Performance Evaluation of Grid-Connected Solar Photovoltaic (SPV) System with Different MPPT Controllers

Abstract

Renewable energy plays an important role in electric power generation. Solar energy is one of them. It has the advantage of no pollution, low maintenance cost, no installation area limitation, and no noise due to the absence of the moving parts. However, high initial cost and low conversion efficiency have deterred its popularity. Due to the non-linear relation between the voltage and current of the PV cell, it is observed that there is unique Maximum Power Point (MPP) at particular environmental conditions, and this peak power point keeps changing with solar irradiations and ambient temperature.
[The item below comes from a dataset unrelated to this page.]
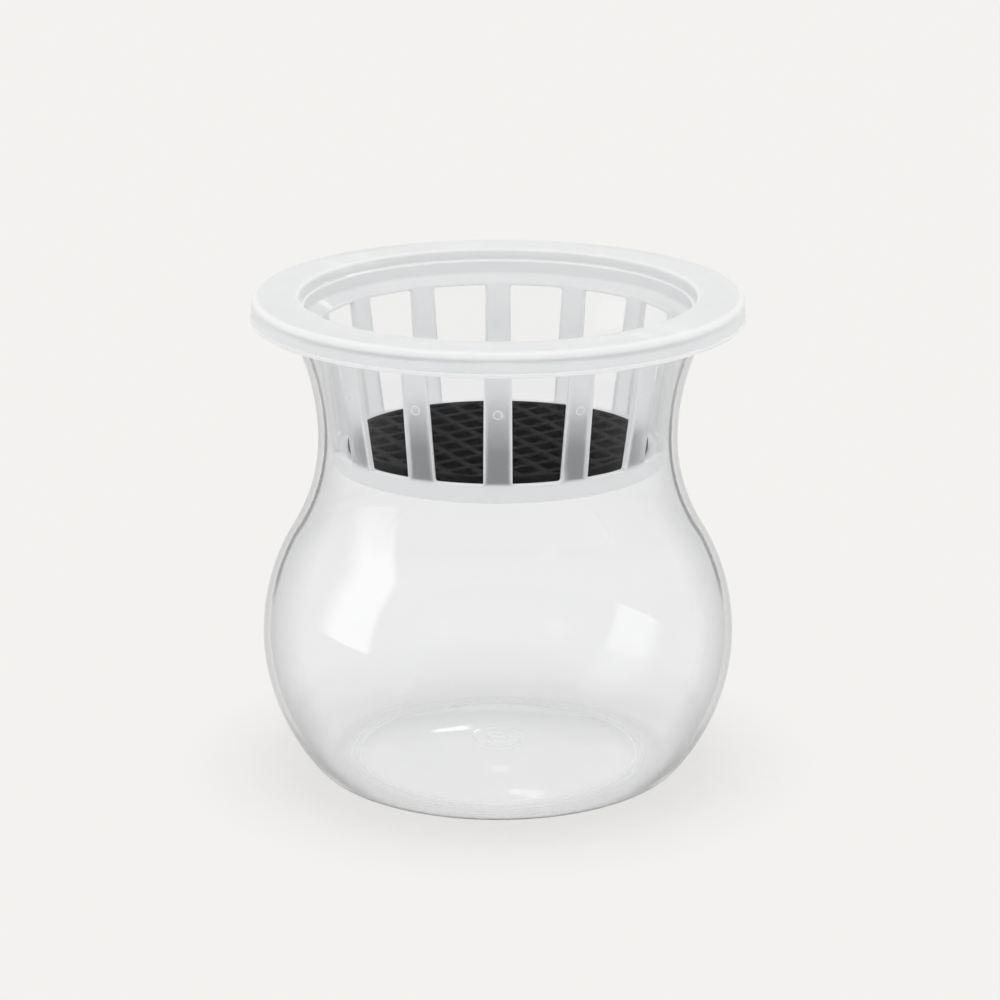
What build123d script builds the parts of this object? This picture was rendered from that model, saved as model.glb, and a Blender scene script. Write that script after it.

To achieve high efficiency in SPV power generation it is required to match the SPV source and load impedance properly for any weather conditions, thus obtaining maximum power generation. The technique process of MPP is being tracking which is called Maximum Power Point Tracking (MPPT). In recent years, a large number of techniques have been proposed for MPPT and some based on Computational Intelligence (CI) techniques. In this chapter performance evaluation of DC–DC boost converter based on P&O and INC has been compared. The scope of the work is to first give the detailed mathematical model of grid connected three-phase SPV system. A parametric model of SPV cell is presented. Second, thermal modeling and switching loss calculation of switching devices has been discussed and then the performance evaluation will be carried out for P&O and INC based MPPT algorithms for various operating conditions of the SPV array, in terms of energy injected to grid, switching losses, junction temperature and sink temperature, for switching in the DC–DC boost converter. Application of an Adaptive Neuro-Fuzzy Inference Systems (ANFIS) based intelligent controller has been described and applied for fast, accurate, and efficient control of DC–DC boost converter used for SPV system, in place of conventional (PI) controllers.